DIRECTIONS FOR THIS TASK — The entries below contain a line with "Model this object" and a line with "parchment, in millimetres.". Quote exactly those two lines and all lines between them.

WORKING DATA —
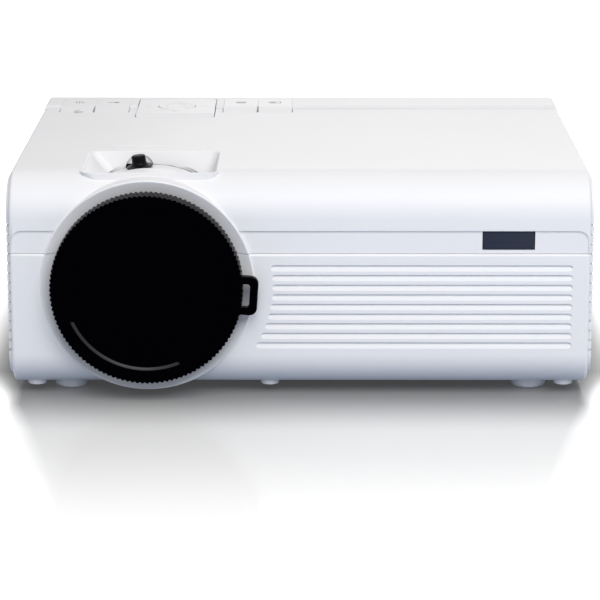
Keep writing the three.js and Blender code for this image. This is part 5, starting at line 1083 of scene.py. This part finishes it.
def grain(tree, shader, scale, strength, distance, tint=0.02, rough_span=0.06):
    """Fine moulded texture: noise drives a bump, a slight tint and the roughness."""
    spot = node(tree, "TexCoord", {})["Object"]
    fine, broad = [node(tree, "TexNoise", {"Scale": size, "Detail": detail, "Vector": spot})["Fac"]
                   for size, detail in ((scale, 3), (BROAD_SCALE, 2))]
    bump = node(tree, "Bump", {"Strength": strength, "Distance": distance, "Height": fine})
    base = shader.inputs["Base Color"].default_value[:3]
    rough = shader.inputs["Roughness"].default_value
    darker, lighter = [(*[min(1, c * (1 + share)) for c in base], 1) for share in (-tint, tint)]
    mix = node(tree, "Mix", {"A": darker, "B": lighter, "Factor": broad}, data_type="RGBA")
    half = rough_span / 2
    span = node(tree, "MapRange", {"To Min": rough - half, "To Max": rough + half, "Value": fine})
    feed(tree, shader, {"Normal": bump["Normal"], "Base Color": mix["Result"], "Roughness": span["Result"]})


def finish(name, color, roughness, texture, settings=None):
    mat = bpy.data.materials.new(f"{name}_finish")
    mat.use_nodes = True
    shader = mat.node_tree.nodes["Principled BSDF"]
    feed(mat.node_tree, shader, {"Base Color": (*color, 1), "Roughness": roughness, **(settings or {})})
    grain(mat.node_tree, shader, *texture)
    return mat


BY_SLOT = {
    "white_plastic": finish("white_plastic", (0.84, 0.835, 0.85), 0.42, (2600, 0.12, 0.00008), specular(0.25)),
    "key_plastic": finish("key_plastic", (0.84, 0.835, 0.85), 0.38, (3200, 0.05, 0.00005), specular(0.25)),
    "black_plastic": finish("black_plastic", (0.003, 0.003, 0.004), 0.34, (2200, 0.1, 0.00006), specular(0.08)),
    "dark_plastic": finish("dark_plastic", (0.02, 0.02, 0.022), 0.6, (1800, 0.15, 0.0001)),
    "smoked_window": finish("smoked_window", (0.013, 0.02, 0.042), 0.1, (400, 0.02, 0.00002), specular(0.14)),
    "light_pipe": finish("light_pipe", (0.64, 0.63, 0.64), 0.3, (1500, 0.05, 0.00003),
                         {"Transmission Weight": 0.1}),
    "lens_glass": finish("lens_glass", (0.9, 0.95, 1.0), 0.03, (20, 0.0, 0.00001), GLASSY),
    "flat_glass": finish("flat_glass", (0.93, 0.97, 0.97), 0.05, (20, 0.0, 0.00001), GLASSY),
    "mirror_glass": finish("mirror", (0.88, 0.9, 0.9), 0.03, (60, 0.01, 0.00001, 0.01, 0.02), METAL),
    "panel_glass": finish("panel_glass", (0.03, 0.033, 0.04), 0.15, (300, 0.02, 0.00002)),
    "aluminium": finish("aluminium", (0.68, 0.69, 0.71), 0.34, (900, 0.12, 0.00006), METAL),
    "steel": finish("steel", (0.56, 0.57, 0.59), 0.28, (1400, 0.08, 0.00004), METAL),
    "brass": finish("brass", (0.72, 0.55, 0.24), 0.32, (1200, 0.08, 0.00004), METAL),
    "circuit_board": finish("circuit_board", (0.015, 0.11, 0.05), 0.4, (700, 0.1, 0.00006, 0.15)),
    "lamp_plate": finish("lamp_plate", (0.75, 0.75, 0.7), 0.45, (900, 0.08, 0.00004), {"Metallic": 0.2}),
    "foot_rubber": finish("foot_rubber", (0.92, 0.93, 0.95), 0.5, (1200, 0.12, 0.00008)),
}
# A matt, darker copy of the black with no reflection, for the faces of the cap and lug that look forward:
# painted shade that keeps them black
CAP_FRONT_PAINTED_SHADE = finish("cap_front_painted_shade", (0.0009, 0.0008, 0.0014), 0.5, (2200, 0.1, 0.00006), specular(0.0))
# A lighter, glossier copy of the black for the cap's step on the side the light comes from: a painted highlight
CAP_STEP_PAINTED_HIGHLIGHT = finish("cap_step_painted_highlight", (0.012, 0.012, 0.014), 0.3, (2200, 0.1, 0.00006), specular(0.25))
INK = finish("key_ink", (0.13, 0.13, 0.14), 0.6, (2600, 0.05, 0.00002))

for row in frame["record"]["subparts"]:
    cad = frame["nodes"][row["node"]]
    cad.data.materials.clear()
    cad.data.materials.append(BY_SLOT[row["material_slot"]])


# The pieces
place(top_cover(), "cover_shell", "housing", "white_plastic", ["top_cover"], STRIP_CREASE)
place(bottom_case(), "case_shell", "housing", "white_plastic", ["bottom_case"])
place(side_panel(-1), "louvre_panel_left", "housing", "white_plastic", ["side_panel_left"])
place(side_panel(1), "louvre_panel_right", "housing", "white_plastic", ["side_panel_right"])
cap_body, cap_lug = lens_cap()
place(cap_body, "cap_body", "lens_cap_body", "black_plastic", ["lens_cap"])
cap_body.data.materials.append(CAP_FRONT_PAINTED_SHADE)
cap_body.data.materials.append(CAP_STEP_PAINTED_HIGHLIGHT)
# The cap's forward faces take the painted shade copy, and its step's faces on the lit side take the painted
# highlight copy
cap_axis = Vector((LENS_X, 0, LENS_Z)) * MM + origin
for face in cap_body.data.polygons:
    offset = face.center - cap_axis
    from_axis = math.hypot(offset.x, offset.z) / MM
    on_step = CAP_DISC_R - CAP_STEP < from_axis < CAP_DISC_R + CAP_STEP_EDGE
    painted_highlight_side = LIGHT_FROM[0] * offset.x + LIGHT_FROM[1] * offset.z > LIGHT_REACH_SHARE * CAP_R * MM
    if face.normal.y < CAP_FACING and offset.y < 0:
        face.material_index = 2 if on_step and painted_highlight_side else 1
place(cap_lug, "cap_strap_lug", "lens_cap_body", "black_plastic")
# The lug's forward faces take the painted shade copy too
cap_lug.data.materials.append(CAP_FRONT_PAINTED_SHADE)
for face in cap_lug.data.polygons:
    face.material_index = 1 if face.normal.y < LUG_FACING else 0
place(focus_knob(), "focus_knob_shape", "focus_body", "black_plastic", ["focus_knob"])
place(focus_ring(), "focus_ring_shape", "focus_body", "white_plastic", ["focus_ring"])
for key_node in KEY_SPANS:
    place(key(key_node), f"{key_node}_shape", f"{key_node}_body", "key_plastic", [key_node], KEY_CREASE)
place(nav_pad(), "nav_pad_shape", "nav_pad_body", "key_plastic", ["nav_pad"], PAD_CREASE)
place(ok_button(), "ok_button_shape", "ok_body", "key_plastic", ["ok_button"])
place(pad_marks(), "pad_arrows", "nav_pad_body", "key_plastic")
place(ok_mark(), "ok_ring", "ok_body", "key_plastic")
place(focus_marks(), "focus_arrows", "housing", "white_plastic")
for key_node in KEY_SPANS:
    place(key_sign(key_node), f"{key_node}_sign", f"{key_node}_body", "dark_plastic", material=INK)
place(led_dome(), "power_lamp_dome", "housing", "light_pipe", ["power_led_lens"])
place(ir_window(), "receiver_window", "housing", "smoked_window", ["ir_window"])
for foot_node, spot in FEET.items():
    place(foot(*spot), f"{foot_node}_shape", "housing", "foot_rubber", [foot_node])
for number, spot in enumerate(SCREWS, 1):
    place(case_screw(*spot), f"case_screw_{number}_shape", "housing", "steel", [f"case_screw_{number}"])
place(tripod_insert(), "tripod_ring", "housing", "brass", ["tripod_insert"])
place(io_panel(), "socket_panel", "housing", "white_plastic", ["io_panel"])
place(shell_socket(*HDMI), "hdmi_shell", "housing", "steel", ["hdmi_socket"])
place(socket_tongue(*HDMI_TONGUE), "hdmi_tongue", "housing", "black_plastic")
place(shell_socket(*USB), "usb_shell", "housing", "steel", ["usb_socket"])
place(socket_tongue(*USB_TONGUE), "usb_tongue", "housing", "black_plastic")
place(shell_socket(*CARD), "card_shell", "housing", "steel", ["card_slot"])
for jack_node, jack_x in JACKS.items():
    place(jack(jack_x), f"{jack_node}_shape", "housing", "black_plastic", [jack_node])
place(power_inlet(), "inlet_shell", "housing", "black_plastic", ["power_inlet"])
place(inlet_pins(), "inlet_pins", "housing", "steel")


# Camera, from the perspective fit of the photograph
FOCAL_PIXELS = 2577.9
FRAME_PIXELS = 600
SENSOR_W = 36
PITCH = math.radians(13.33)
YAW = math.radians(0.124)
DISTANCE = 940.0
TARGET = Vector((0, 60, 37))
CENTRE_PIXEL = (300.43, 243.9)

back = Vector((math.sin(YAW) * math.cos(PITCH), -math.cos(YAW) * math.cos(PITCH), math.sin(PITCH)))
camera_data = bpy.data.cameras.new("camera")
camera_data.sensor_width = SENSOR_W
camera_data.lens = camera_data.sensor_width * FOCAL_PIXELS / FRAME_PIXELS
camera_data.shift_x = -(CENTRE_PIXEL[0] - FRAME_PIXELS / 2) / FRAME_PIXELS
camera_data.shift_y = (CENTRE_PIXEL[1] - FRAME_PIXELS / 2) / FRAME_PIXELS
camera = bpy.data.objects.new("camera", camera_data)
camera.location = origin + (TARGET + back * DISTANCE) * MM
camera.rotation_mode = "QUATERNION"
camera.rotation_quaternion = (-back).to_track_quat("-Z", "Y")
bpy.context.scene.collection.objects.link(camera)
bpy.context.scene.camera = camera


# Floor in metres. Each ramp is where it starts and ends from the part's front, or rear, and its values there
FLOOR_HALF = 4.0
FLOOR_WHITE = (0.9, 0.9, 0.9)
FLOOR_BOUNCE = (0.46, 0.54, 0.68)
FLOOR_BOUNCE_NEAR = 0.5
FLOOR_GLOSS = 0.1
FLOOR_GLOSS_ROUGHNESS = 0.07
# The glow and the two ramps after it are lower in front of the part, which paints a shadow on the floor there
FLOOR_GLOW = (-0.35, 0.0, 0.6, 0.06)
PAINTED_SHADOW_NEAR = (-0.034, 0.016, 1.0, 0.3)
PAINTED_SHADOW_FAR = (-0.125, -0.04, 1.0, 0.88)
SIDE_SPREAD = (-0.2, 0.0, 0.02, 0.0)
SIDE_LEAD = (0.0, 0.04, 0.6, 0.0)
SIDE_REACH = (-0.1, 0.9)
SOFT_AHEAD = (-0.12, 0.0, 0.06, 0.01)
SOFT_BESIDE = (0.0, 0.04, 0.01, 0.025)
BEHIND = (0.0, 0.08, 0.0, 1.0)


def seen_or_lit(tree, seen, lit):
    """What the camera, gloss and glass see, and what lights the object."""
    path = node(tree, "LightPath", {})
    both = node(tree, "Math", {0: path["Is Camera Ray"], 1: path["Is Glossy Ray"]}, operation="MAXIMUM")
    every = node(tree, "Math", {0: both[0], 1: path["Is Transmission Ray"]}, operation="MAXIMUM")
    return node(tree, "MixShader", {0: every[0], 1: lit, 2: seen})[0]


def stage_floor():
    """A white floor that keeps the object's shadow, with a painted shadow in front of it, where it is also
    faintly glossy.
    """
    bm = bmesh.new()
    corners = ((-1, -1), (1, -1), (1, 1), (-1, 1))
    bm.faces.new([bm.verts.new((u * FLOOR_HALF, v * FLOOR_HALF, 0)) for u, v in corners])
    floor = new_object(bm, "floor")
    mat = bpy.data.materials.new("floor_finish")
    mat.use_nodes = True
    tree = mat.node_tree
    tree.nodes.clear()
    out = tree.nodes.new("ShaderNodeOutputMaterial")
    parts = node(tree, "SeparateXYZ", {0: node(tree, "TexCoord", {})["Object"]})
    aside = node(tree, "Math", {0: parts["X"]}, operation="ABSOLUTE")[0]
    front, rear, side = cad_low[1], cad_high[1], cad_high[0]

    def ramp(source, low, high, at_low, at_high, kind="LINEAR"):
        values = {"Value": source, "From Min": low, "From Max": high, "To Min": at_low, "To Max": at_high}
        return node(tree, "MapRange", values, interpolation_type=kind)["Result"]

    def along(start, low, high, at_low, at_high, kind="LINEAR"):
        return ramp(parts["Y"], start + low, start + high, at_low, at_high, kind)

    def combined(operation, first, second):
        return node(tree, "Math", {0: first, 1: second}, operation=operation)[0]

    def matt(color, factor):
        shade = node(tree, "VectorMath", {0: color, "Scale": factor}, operation="SCALE")
        return node(tree, "BsdfDiffuse", {"Color": shade["Vector"]})[0]

    # How far the floor lies beside or behind the part, from 0 in front of it to 1
    edge = combined("ADD", aside, along(front, *SIDE_SPREAD))
    outside = ramp(edge, side + SIDE_REACH[0], side + SIDE_REACH[1], *SIDE_REACH)
    softness = combined("MAXIMUM", along(front, *SOFT_AHEAD), along(front, *SOFT_BESIDE))
    across = combined("ADD", combined("DIVIDE", outside, softness), along(front, *SIDE_LEAD))
    beside = combined("MAXIMUM", ramp(across, 0.0, 1.0, 0.0, 1.0, "SMOOTHSTEP"),
                      along(rear, *BEHIND, "SMOOTHSTEP"))

    # How white it is, with a painted shadow that darkens it in front of the part, how much it glows, less near
    # the front, and how glossy it is
    near, far = [along(front, *values, "SMOOTHSTEP") for values in (PAINTED_SHADOW_NEAR, PAINTED_SHADOW_FAR)]
    painted_shadow = combined("MAXIMUM", beside, combined("MULTIPLY", near, far))
    level = combined("MAXIMUM", beside, combined("MULTIPLY", along(front, *FLOOR_GLOW), far))
    glow = node(tree, "Emission", {"Strength": level})[0]
    white = node(tree, "AddShader", {0: matt(FLOOR_WHITE, painted_shadow), 1: glow})[0]
    gloss = node(tree, "BsdfGlossy", {"Roughness": FLOOR_GLOSS_ROUGHNESS})[0]
    shown = node(tree, "MixShader", {0: ramp(beside, 0.0, 1.0, FLOOR_GLOSS, 0.0), 1: white, 2: gloss})[0]
    lit = matt(FLOOR_BOUNCE, ramp(painted_shadow, 0.0, 1.0, FLOOR_BOUNCE_NEAR, 1.0))
    feed(tree, out, {"Surface": seen_or_lit(tree, shown, lit)})
    floor.data.materials.append(mat)


# Studio: an even sky, and area lights as (place, size, power), all aimed at one point
SKY = (1.0, 1.0, 1.0)
SKY_LEVEL = 0.41
LIGHT_AIM = Vector((0, 0, 0.04))
LIGHTS = {"key": ((0.2, -0.8, 0.85), (0.9, 0.7), 9.6), "rear": ((0.3, 1.1, 0.4), (0.9, 0.5), 1.6)}


def area_light(name, spot, size, power):
    data = bpy.data.lights.new(name, "AREA")
    data.shape = "RECTANGLE"
    data.size, data.size_y = size
    data.energy = power
    lamp = bpy.data.objects.new(name, data)
    lamp.location = spot
    lamp.rotation_mode = "QUATERNION"
    lamp.rotation_quaternion = (LIGHT_AIM - Vector(spot)).to_track_quat("-Z", "Y")
    bpy.context.scene.collection.objects.link(lamp)


def studio():
    world = bpy.data.worlds.new("studio")
    world.use_nodes = True
    tree = world.node_tree
    plain = tree.nodes["Background"]
    feed(tree, plain, {"Color": (*SKY, 1), "Strength": SKY_LEVEL})
    white = node(tree, "Background", {"Strength": 1.0})[0]
    feed(tree, tree.nodes["World Output"], {"Surface": seen_or_lit(tree, white, plain.outputs[0])})
    bpy.context.scene.world = world
    for name, values in LIGHTS.items():
        area_light(name, *values)


stage_floor()
studio()
bpy.context.scene.view_settings.view_transform = "Standard"
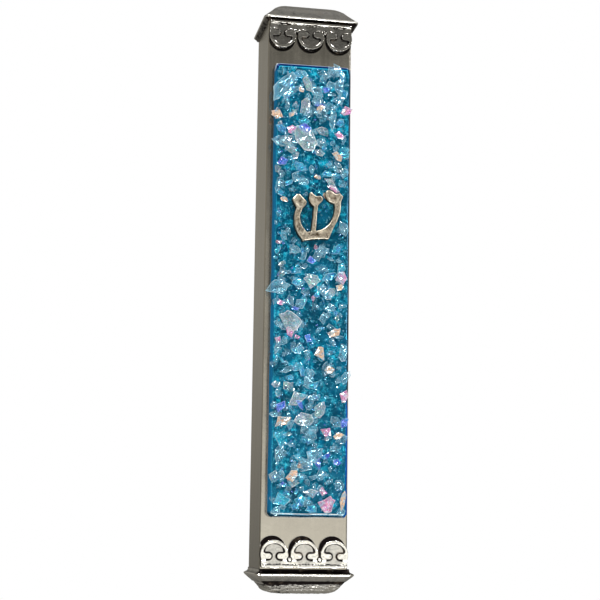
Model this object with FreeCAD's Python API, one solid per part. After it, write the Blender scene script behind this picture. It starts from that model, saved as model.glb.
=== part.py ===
"""Mezuzah case: a slim wall case for a rolled parchment, in millimetres.

Frame: +Z up along the case, +Y towards the wall, origin at the middle of the back plate's wall face.
A T-shaped back plate is fixed to the doorpost. The case hooks over it and lifts off upwards.
"""

import FreeCAD
import Part
import math
import os
import random

Vector = FreeCAD.Vector

# ---- driving dimensions -------------------------------------------------------------------------
scroll_length = 120.0       # height of the parchment roll, the size that the case is made for
case_width = 21.4
case_depth = 16.6           # front face to rear edge
case_length = 136.3         # sheet-metal channel, without its end caps
wall_gap = 0.4              # the case hangs this far off the wall
sheet = 0.8                 # metal thickness
fold_radius = 0.5           # outside of the channel's folded corners
lip_width = 3.7             # rear lips that hook round the back plate

cap_half = 12.2             # half the width of a cap over its rim
cap_offset = 0.3            # the caps sit this far right of the channel's middle
rim_front = 1.0             # how far the rim stands out at the front
rim_corner = 1.5            # radius of the rim's two front corners
spigot_height = 3.0         # tongue of a cap inside the channel
spigot_gap = 0.12           # solder gap round the tongue

plate_thickness = 2.3       # back plate, wall face to inner face
plate_neck = 13.0           # width of the strip between the case's lips
plate_width = 19.0          # width over the two wings
wing_thickness = 1.0
wing_gap = 0.25             # running clearance between a wing and a lip
end_gap = 0.05              # the case's stop rests on the plate through this oil-thin gap
hole_spacing = 90.0         # between the two screw holes
hole_radius = 1.6
countersink_radius = 3.1

panel_width = 19.4
panel_length = 112.4
panel_offset_x = 0.4
panel_offset_z = 0.2
foil_thickness = 0.3        # blue foil glued to the case, under the resin
resin_thickness = 2.5
resin_edge = 1.0            # rounding of the poured resin's rim
chip_depth = 0.8            # how deep the glass chips are set

lobe_pitch = 7.3
lobe_radius = 3.4
top_lobes = 64.2            # lobe centres above the middle of the case
bottom_lobes = 64.7         # and below it
frieze_thickness = 1.45
frieze_relief = 0.5
bar_raise = 0.25
bed_thickness = 0.2         # thin blackened bed under the lobes
top_bed = (0.0, 0.7)        # how far the bed shows past the lobes, across and towards the middle
bottom_bed = (-0.4, 1.0)

letter_x = 1.6
letter_z = 17.2
letter_turn = 6.0
letter_thickness = 1.6

sleeve_radius = 6.2
sleeve_wall = 0.5
sleeve_length = 126.0
roll_radius = 5.3
parchment = 0.3             # thickness of the skin
roll_gap = 0.12             # air between the turns of the roll
plug_flange = 1.5
plug_depth = 2.0
pad_height = 1.2

# ---- derived places -----------------------------------------------------------------------------
rear_y = -wall_gap
front_y = rear_y - case_depth
inner_front_y = front_y + sheet
half_width = case_width / 2
inner_half = half_width - sheet
half_length = case_length / 2
foil_y = front_y - foil_thickness
resin_y = foil_y - resin_thickness
lip_inner_y = rear_y - sheet
spigot_end = half_length - spigot_height
pad_top = -spigot_end + pad_height
scroll_y = (inner_front_y - plate_thickness) / 2
bottom_plate_z = -half_length + 2.0
top_plate_z = spigot_end - end_gap


def box(x0, x1, y0, y1, z0, z1):
    """A box between two corners."""
    return Part.makeBox(x1 - x0, y1 - y0, z1 - z0, Vector(x0, y0, z0))


def closed_face(corners):
    """A flat face with straight edges."""
    return Part.Face(Part.makePolygon(corners + corners[:1]))


def disc(radius, x, z, y, thickness):
    """A round plate lying in the front plane, thickening towards the viewer."""
    return Part.makeCylinder(radius, thickness, Vector(x, y, z), Vector(0, -1, 0))


def front_slab(x0, x1, z0, z1, y, thickness, corner):
    """A plate on the front, its back at y, with rounded corners."""
    slab = box(x0, x1, y - thickness, y, z0, z1)
    upright = [e for e in slab.Edges if abs(e.tangentAt(e.FirstParameter).y) > 0.99]
    return slab.makeFillet(corner, upright)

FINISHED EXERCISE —
Model this object with FreeCAD's Python API, one solid per part. After it, write the Blender scene script behind this picture. It starts from that model, saved as model.glb.
=== part.py ===
"""Mezuzah case: a slim wall case for a rolled parchment, in millimetres.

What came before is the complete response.